Duke Johnson, the all-time leading rusher in University of Miami history, ran a 4.59 in the 40-yard dash at the NFL Combine, which leaves him with something to improve on before he sees the scouts again in Coral Gables. He did not distinguish himself on Saturday and his speed was not evident in his timing. He will have another chance to get himself positioned for greater success in the NFL Draft. He will have time to work on his speed and perfect it before UM's pro day later this spring when he will be able to impress the NFL Scouts once again. In the interim, WR Philip Dorsett turned heads with a 4.33, the second fastest time of all receivers present at the Combine.

Duke Johnson  and his famous stiff arm against South Carolina
Duke Johnson and his famous stiff arm against South Carolina
Stacy Revere/Getty Images

This week, the NFL is holding their annual draft combine in Indianapolis. This is the three-day, per position, job interview that sees most of the talent show up and get poked and prodded by NFL doctors before they hit the field for position drills and speed and agility testing. The most notable test for the speed players at the skill positions is the 40-yard dash.

On Saturday, Duke Johnson and Philip Dorsett each had an opportunity to flash their speed for the scouts. Dorsett was the second fastest of the wide receivers with a 4.33, while Johnson finished with a 4.59, good enough to be in the middle of the pack. He will need to improve that time to show that he belongs in the first or second round of the upcoming draft.  Johnson came into the combine looking to run a sub 4.4 time similar to that of Dorsett.

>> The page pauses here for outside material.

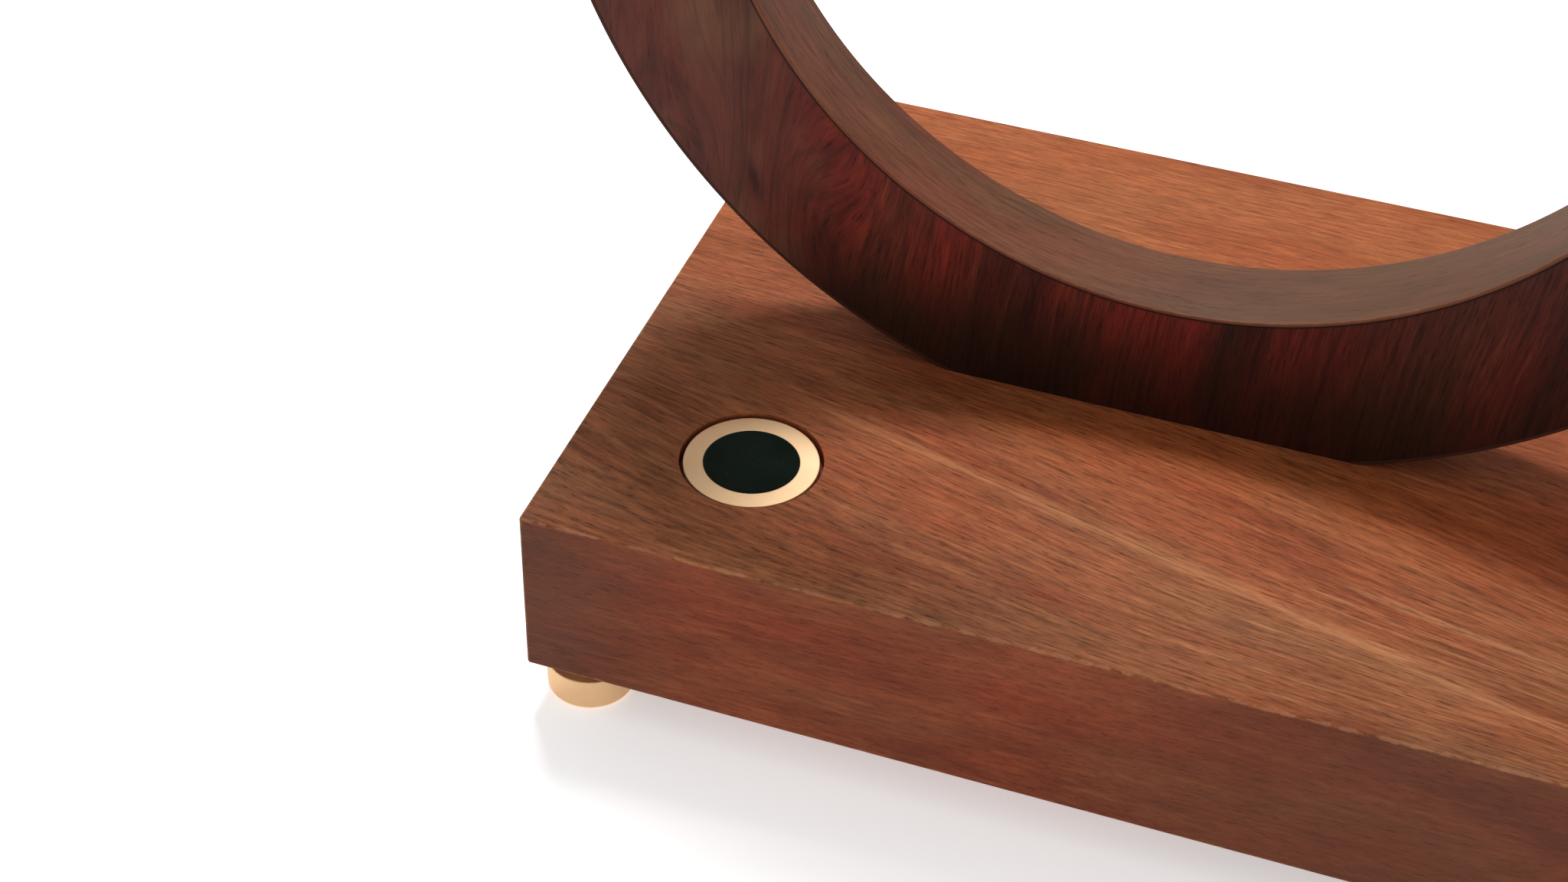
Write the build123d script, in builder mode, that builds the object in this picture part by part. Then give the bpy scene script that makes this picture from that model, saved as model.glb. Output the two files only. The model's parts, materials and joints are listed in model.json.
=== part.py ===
"""Headphone stand: a veneered wooden hoop stands upright on a solid plinth with turned feet.

All sizes are millimetres. +X runs across the hoop, +Y runs from front to rear and +Z is up.
The origin is on the floor, under the middle of the plinth.
"""

import os

from build123d import *

# Plinth, a solid block
plinth_width = 156.6
plinth_depth = 122.2
plinth_thickness = 28.6
plinth_corner_radius = 0.6
plinth_arris = 0.45

# Hoop, a ring with a flat sawn across its lowest part to seat it on the plinth
hoop_inner_radius = 70.85
hoop_wall = 25.25
hoop_depth = 14.0
hoop_middle_y = -0.35
hoop_flat_cut = 5.4
face_veneer = 0.6
edge_lipping = 0.6
hoop_arris = 0.2

# Badge, a brass disc with an enamelled field, let into the plinth's top
badge_radius = 10.0
badge_thickness = 1.5
badge_arris = 0.15
badge_clearance = 0.6
badge_sink = 0.35
badge_from_left = 26.55
badge_from_front = 23.7
enamel_radius = 7.05
enamel_depth = 0.6
adhesive_radius = 9.0
adhesive_thickness = 0.5

# Feet, turned brass with a narrower neck under the plinth
foot_radius = 6.6
foot_rim_height = 5.5
foot_margin = 0.6
foot_round = 0.6
foot_rim_arris = 0.25
neck_radius = 5.0
neck_height = 1.9

# Pads, pressed into the feet from below and standing a little proud
pad_radius = 4.6
pad_thickness = 1.8
pad_proud = 0.3
pad_clearance = 0.1

# Foot screws, pan-headed wood screws hidden by the pads
screw_radius = 1.5
screw_length = 16.0
screw_point = 2.5
screw_head_radius = 3.0
screw_head_height = 2.1
screw_head_clearance = 0.2
screw_head_gap = 0.1
screw_slot_width = 0.9
screw_slot_depth = 1.1
thread_clearance = 0.05

# Hoop fixings: cap screws from below, through washers, into inserts, beside two dowels
bolt_spacing = 26.0
bolt_radius = 2.0
bolt_head_radius = 3.5
bolt_head_height = 4.0
bolt_head_arris = 0.3
bolt_hole_clearance = 0.25
bolt_engagement = 8.9
hex_across_flats = 3.0
hex_depth = 2.0
counterbore_radius = 5.0
counterbore_depth = 8.0
washer_radius = 4.5
washer_thickness = 0.8
insert_radius = 3.5
insert_length = 10.0
insert_end_gap = 1.0
dowel_spacing = 46.0
dowel_radius = 3.0
dowel_length = 18.0
dowel_in_hoop = 8.5
dowel_end_gap = 0.8
dowel_arris = 0.4
fit_clearance = 0.05

# Heights
plinth_bottom = pad_proud + foot_rim_height + neck_height
plinth_top = plinth_bottom + plinth_thickness
hoop_outer_radius = hoop_inner_radius + hoop_wall
hoop_centre_z = plinth_top + hoop_outer_radius - hoop_flat_cut
badge_top = plinth_top - badge_sink
badge_bottom = badge_top - badge_thickness
recess_floor = badge_bottom - adhesive_thickness

# Places in plan
badge_place = (badge_from_left - plinth_width / 2, badge_from_front - plinth_depth / 2)
foot_x = plinth_width / 2 - foot_margin - foot_radius
foot_y = plinth_depth / 2 - foot_margin - foot_radius
foot_corners = {
    "front_left": (-foot_x, -foot_y),
    "front_right": (foot_x, -foot_y),
    "rear_left": (-foot_x, foot_y),
    "rear_right": (foot_x, foot_y),
}
foot_places = list(foot_corners.values())
bolt_places = [(-bolt_spacing / 2, hoop_middle_y), (bolt_spacing / 2, hoop_middle_y)]
dowel_places = [(-dowel_spacing / 2, hoop_middle_y), (dowel_spacing / 2, hoop_middle_y)]

# Foot screw: its head seats on the ceiling of the foot's inner counterbore
pad_recess_top = pad_thickness
screw_seat = pad_recess_top + screw_head_gap + screw_head_height
screw_tip = screw_seat + screw_length
pilot_depth = screw_tip - plinth_bottom + screw_head_gap

# Hoop fixings: the washer lies on the counterbore's ceiling, the head under the washer
bolt_seat = plinth_bottom + counterbore_depth
washer_bottom = bolt_seat - washer_thickness
bolt_length = plinth_top - washer_bottom + bolt_engagement
dowel_bottom = plinth_top + dowel_in_hoop - dowel_length

os.makedirs("parts", exist_ok=True)


def save(part, label):
    """Label a finished piece and write its STEP file."""
    part.label = label
    export_step(part, f"parts/{label}.step")


# Plinth: block, arrises, badge recess, foot pilots, stepped bolt holes and dowel sockets
with BuildPart() as plinth:
    with BuildSketch(Plane.XY.offset(plinth_bottom)):
        RectangleRounded(plinth_width, plinth_depth, plinth_corner_radius)
    extrude(amount=plinth_thickness)
    levels = plinth.edges().group_by(Axis.Z)
    fillet(levels[0] + levels[-1], plinth_arris)
    with BuildSketch(Plane.XY.offset(recess_floor)):
        with Locations(badge_place):
            Circle(badge_radius + badge_clearance)
    extrude(amount=plinth_top - recess_floor, mode=Mode.SUBTRACT)
    with BuildSketch(Plane.XY.offset(plinth_bottom)):
        with Locations(*foot_places):
            Circle(screw_radius + thread_clearance)
    extrude(amount=pilot_depth, mode=Mode.SUBTRACT)
    with BuildSketch(Plane.XY.offset(plinth_bottom)):
        with Locations(*bolt_places):
            Circle(counterbore_radius)
    extrude(amount=counterbore_depth, mode=Mode.SUBTRACT)
    with BuildSketch(Plane.XY.offset(bolt_seat)):
        with Locations(*bolt_places):
            Circle(bolt_radius + bolt_hole_clearance)
    extrude(amount=plinth_top - bolt_seat, mode=Mode.SUBTRACT)
    with BuildSketch(Plane.XY.offset(dowel_bottom - dowel_end_gap)):
        with Locations(*dowel_places):
            Circle(dowel_radius + fit_clearance)
    extrude(amount=plinth_top - dowel_bottom + dowel_end_gap, mode=Mode.SUBTRACT)
save(plinth.part, "plinth")

# Hoop core: the thick ring between the veneers, drilled from its flat for inserts and dowels
core_outer_radius = hoop_outer_radius - edge_lipping
core_inner_radius = hoop_inner_radius + edge_lipping
core_depth = hoop_depth - 2 * face_veneer
with BuildPart() as hoop_core:
    with BuildSketch(Plane.XZ.offset(core_depth / 2 - hoop_middle_y)):
        with Locations((0, hoop_centre_z)):
            Circle(core_outer_radius)
            Circle(core_inner_radius, mode=Mode.SUBTRACT)
        with Locations((0, plinth_top)):
            Rectangle(
                2 * hoop_outer_radius,
                hoop_outer_radius,
                align=(Align.CENTER, Align.MAX),
                mode=Mode.SUBTRACT,
            )
    extrude(amount=-core_depth)
    with BuildSketch(Plane.XY.offset(plinth_top)):
        with Locations(*bolt_places):
            Circle(insert_radius + fit_clearance)
    extrude(amount=insert_length + insert_end_gap, mode=Mode.SUBTRACT)
    with BuildSketch(Plane.XY.offset(plinth_top)):
        with Locations(*dowel_places):
            Circle(dowel_radius + fit_clearance)
    extrude(amount=dowel_in_hoop + dowel_end_gap, mode=Mode.SUBTRACT)
save(hoop_core.part, "hoop_core")

# Hoop skins: label -> outer radius, inner radius, front and rear faces, exposed edges' radius.
# The face veneers cover the core. The lippings cover the edges of both and show from the front.
front = hoop_depth / 2
hoop_skins = {
    "hoop_front_veneer": (core_outer_radius, core_inner_radius, front, front - face_veneer, None),
    "hoop_rear_veneer": (core_outer_radius, core_inner_radius, face_veneer - front, -front, None),
    "hoop_inner_lipping": (
        core_inner_radius,
        hoop_inner_radius,
        front,
        -front,
        hoop_inner_radius,
    ),
    "hoop_outer_lipping": (
        hoop_outer_radius,
        core_outer_radius,
        front,
        -front,
        hoop_outer_radius,
    ),
}
for label, (outer, inner, near, far, exposed) in hoop_skins.items():
    with BuildPart() as skin:
        with BuildSketch(Plane.XZ.offset(near - hoop_middle_y)):
            with Locations((0, hoop_centre_z)):
                Circle(outer)
                Circle(inner, mode=Mode.SUBTRACT)
            with Locations((0, plinth_top)):
                Rectangle(
                    2 * hoop_outer_radius,
                    hoop_outer_radius,
                    align=(Align.CENTER, Align.MAX),
                    mode=Mode.SUBTRACT,
                )
        extrude(amount=far - near)
        if exposed is not None:
            rounds = skin.edges().filter_by(GeomType.CIRCLE)
            fillet(rounds.filter_by(lambda edge: abs(edge.radius - exposed) < 0.01), hoop_arris)
    save(skin.part, label)

# Badge: brass disc with a shallow field, the enamel that fills it, and the adhesive below
with BuildPart() as badge_disc:
    with BuildSketch(Plane.XY.offset(badge_bottom)):
        with Locations(badge_place):
            Circle(badge_radius)
    extrude(amount=badge_thickness)
    chamfer(badge_disc.edges().group_by(Axis.Z)[-1], badge_arris)
    with BuildSketch(Plane.XY.offset(badge_top - enamel_depth)):
        with Locations(badge_place):
            Circle(enamel_radius)
    extrude(amount=enamel_depth, mode=Mode.SUBTRACT)
save(badge_disc.part, "badge_disc")

with BuildPart() as badge_enamel:
    with BuildSketch(Plane.XY.offset(badge_top - enamel_depth)):
        with Locations(badge_place):
            Circle(enamel_radius)
    extrude(amount=enamel_depth)
save(badge_enamel.part, "badge_enamel")

with BuildPart() as badge_adhesive:
    with BuildSketch(Plane.XY.offset(recess_floor)):
        with Locations(badge_place):
            Circle(adhesive_radius)
    extrude(amount=adhesive_thickness)
save(badge_adhesive.part, "badge_adhesive")

# Feet and their pads, one of each in every corner
for corner, place in foot_corners.items():
    with BuildPart() as foot:
        with BuildSketch(Plane.XY.offset(pad_proud)):
            with Locations(place):
                Circle(foot_radius)
        extrude(amount=foot_rim_height)
        fillet(foot.edges().group_by(Axis.Z)[0], foot_round)
        chamfer(foot.edges().group_by(Axis.Z)[-1], foot_rim_arris)
        with BuildSketch(Plane.XY.offset(pad_proud + foot_rim_height)):
            with Locations(place):
                Circle(neck_radius)
        extrude(amount=neck_height)
        with BuildSketch(Plane.XY.offset(pad_proud)):
            with Locations(place):
                Circle(pad_radius + pad_clearance)
        extrude(amount=pad_recess_top - pad_proud, mode=Mode.SUBTRACT)
        with BuildSketch(Plane.XY.offset(pad_recess_top)):
            with Locations(place):
                Circle(screw_head_radius + screw_head_clearance)
        extrude(amount=screw_seat - pad_recess_top, mode=Mode.SUBTRACT)
        with BuildSketch(Plane.XY.offset(screw_seat)):
            with Locations(place):
                Circle(screw_radius + bolt_hole_clearance)
        extrude(amount=plinth_bottom - screw_seat, mode=Mode.SUBTRACT)
    save(foot.part, f"foot_{corner}")

    with BuildPart() as pad:
        with BuildSketch(Plane.XY):
            with Locations(place):
                Circle(pad_radius)
        extrude(amount=pad_thickness)
        chamfer(pad.edges().group_by(Axis.Z)[0], pad_proud / 2)
    save(pad.part, f"pad_{corner}")

# Foot screws: pan head with a cross slot, plain shank for the thread, and a point
with BuildPart() as foot_screws:
    with BuildSketch(Plane.XY.offset(screw_seat - screw_head_height)):
        with Locations(*foot_places):
            Circle(screw_head_radius)
    extrude(amount=screw_head_height)
    with BuildSketch(Plane.XY.offset(screw_seat - screw_head_height)):
        with Locations(*foot_places):
            Rectangle(screw_head_radius, screw_slot_width)
            Rectangle(screw_slot_width, screw_head_radius)
    extrude(amount=screw_slot_depth, mode=Mode.SUBTRACT)
    with BuildSketch(Plane.XY.offset(screw_seat)):
        with Locations(*foot_places):
            Circle(screw_radius)
    extrude(amount=screw_length - screw_point)
    with Locations(*[(x, y, screw_tip - screw_point) for x, y in foot_places]):
        Cone(
            screw_radius,
            screw_radius / 5,
            screw_point,
            align=(Align.CENTER, Align.CENTER, Align.MIN),
        )
save(foot_screws.part, "foot_screws")

# Hoop bolts: socket-headed cap screws, with plain shanks for the thread
with BuildPart() as hoop_bolts:
    with BuildSketch(Plane.XY.offset(washer_bottom - bolt_head_height)):
        with Locations(*bolt_places):
            Circle(bolt_head_radius)
    extrude(amount=bolt_head_height)
    chamfer(hoop_bolts.edges().group_by(Axis.Z)[0], bolt_head_arris)
    with BuildSketch(Plane.XY.offset(washer_bottom - bolt_head_height)):
        with Locations(*bolt_places):
            RegularPolygon(hex_across_flats / 2, 6, major_radius=False)
    extrude(amount=hex_depth, mode=Mode.SUBTRACT)
    with BuildSketch(Plane.XY.offset(washer_bottom)):
        with Locations(*bolt_places):
            Circle(bolt_radius)
    extrude(amount=bolt_length)
    chamfer(hoop_bolts.edges().group_by(Axis.Z)[-1], bolt_head_arris)
save(hoop_bolts.part, "hoop_bolts")

with BuildPart() as hoop_washers:
    with BuildSketch(Plane.XY.offset(washer_bottom)):
        with Locations(*bolt_places):
            Circle(washer_radius)
            Circle(bolt_radius + bolt_hole_clearance, mode=Mode.SUBTRACT)
    extrude(amount=washer_thickness)
save(hoop_washers.part, "hoop_washers")

with BuildPart() as hoop_inserts:
    with BuildSketch(Plane.XY.offset(plinth_top)):
        with Locations(*bolt_places):
            Circle(insert_radius)
            Circle(bolt_radius + thread_clearance, mode=Mode.SUBTRACT)
    extrude(amount=insert_length)
save(hoop_inserts.part, "hoop_inserts")

with BuildPart() as hoop_dowels:
    with BuildSketch(Plane.XY.offset(dowel_bottom)):
        with Locations(*dowel_places):
            Circle(dowel_radius)
    extrude(amount=dowel_length)
    ends = hoop_dowels.edges().group_by(Axis.Z)
    chamfer(ends[0] + ends[-1], dowel_arris)
save(hoop_dowels.part, "hoop_dowels")
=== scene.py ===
import json
import math

import bmesh
import bpy
import numpy as np
from mathutils import Matrix, Vector


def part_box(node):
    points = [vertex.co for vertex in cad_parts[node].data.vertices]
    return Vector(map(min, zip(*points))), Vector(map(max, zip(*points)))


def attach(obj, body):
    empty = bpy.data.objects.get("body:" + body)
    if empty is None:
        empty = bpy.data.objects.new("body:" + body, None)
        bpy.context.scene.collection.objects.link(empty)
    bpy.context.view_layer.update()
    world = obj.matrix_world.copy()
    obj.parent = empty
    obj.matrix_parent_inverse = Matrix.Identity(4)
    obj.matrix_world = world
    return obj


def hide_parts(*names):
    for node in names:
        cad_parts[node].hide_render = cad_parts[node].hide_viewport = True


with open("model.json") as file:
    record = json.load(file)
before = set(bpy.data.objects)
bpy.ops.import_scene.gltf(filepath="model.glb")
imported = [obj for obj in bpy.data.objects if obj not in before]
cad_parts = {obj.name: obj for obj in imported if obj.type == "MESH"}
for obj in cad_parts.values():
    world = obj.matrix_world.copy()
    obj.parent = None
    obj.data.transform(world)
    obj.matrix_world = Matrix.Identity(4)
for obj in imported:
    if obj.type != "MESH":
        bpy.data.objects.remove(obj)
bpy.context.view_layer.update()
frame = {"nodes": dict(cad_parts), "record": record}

MM = 0.001
TURN = 2 * math.pi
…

Prior to meeting with the Miami Dolphins yesterday about their vacant backup running back position, the former Miami Norland star met with the Baltimore Ravens who are locking for an heir apparent to Ray Rice, who was cut from the team last season amid controversy surrounding his alleged domestic violence incident with his then-girlfriend in an elevator in an Atlantic City casino.

Johnson told the Baltimore Sun that his ability to catch passes out of the backfield, something the he excelled at during his days in Miami, and his ability to line up in the slot, will make him a more attractive candidate than, say, a player like Melvin Gordon, who briefly held the rushing record for yards accumulated in a single game while at Wisconsin last season.

"Being able to receive out of the backfield is the No. 1 thing," Johnson said. "I'm a mismatch with linebackers. I can catch the ball really well. I think at the end of the day if there's short yardage and I need to get it, I'll go and get it. Whoever drafts me will get a great player and they won't regret it."

There is wide speculation that Miami might take a chance on Johnson and pair him with former Miami Hurricanes star Lamar Miller, who rushed for over 1000 yards for the first time last season.  Miami will apparently not bring back Knowshon Moreno and Miller's backup was by committee last season.

Duke, as reported by Adam Beasley of the Miami Herald, compares himself to LeSean McCoy. Johnson ran for 1,652 yards during his senior season at Miami and scored 10 touchdowns. He probably could have had more, but did not play in the second half  of many games that saw Miami either blowing a team out, or out of many games that required them to have an additional wide receiver on the field.

He said that is comparable to McCoy in "his quickness, his burst and his ability to make people miss in the open field and out of the backfield."

Aside from Miami and Baltimore, Johnson has also been cited as having impressed scouts in Detroit and Indianapolis. Johnson is in a very deep class at the running back position, which did not see a player get drafted until the third round last season. He will be competing with Todd Gurley and Gordon to see who comes off the board first and how quickly.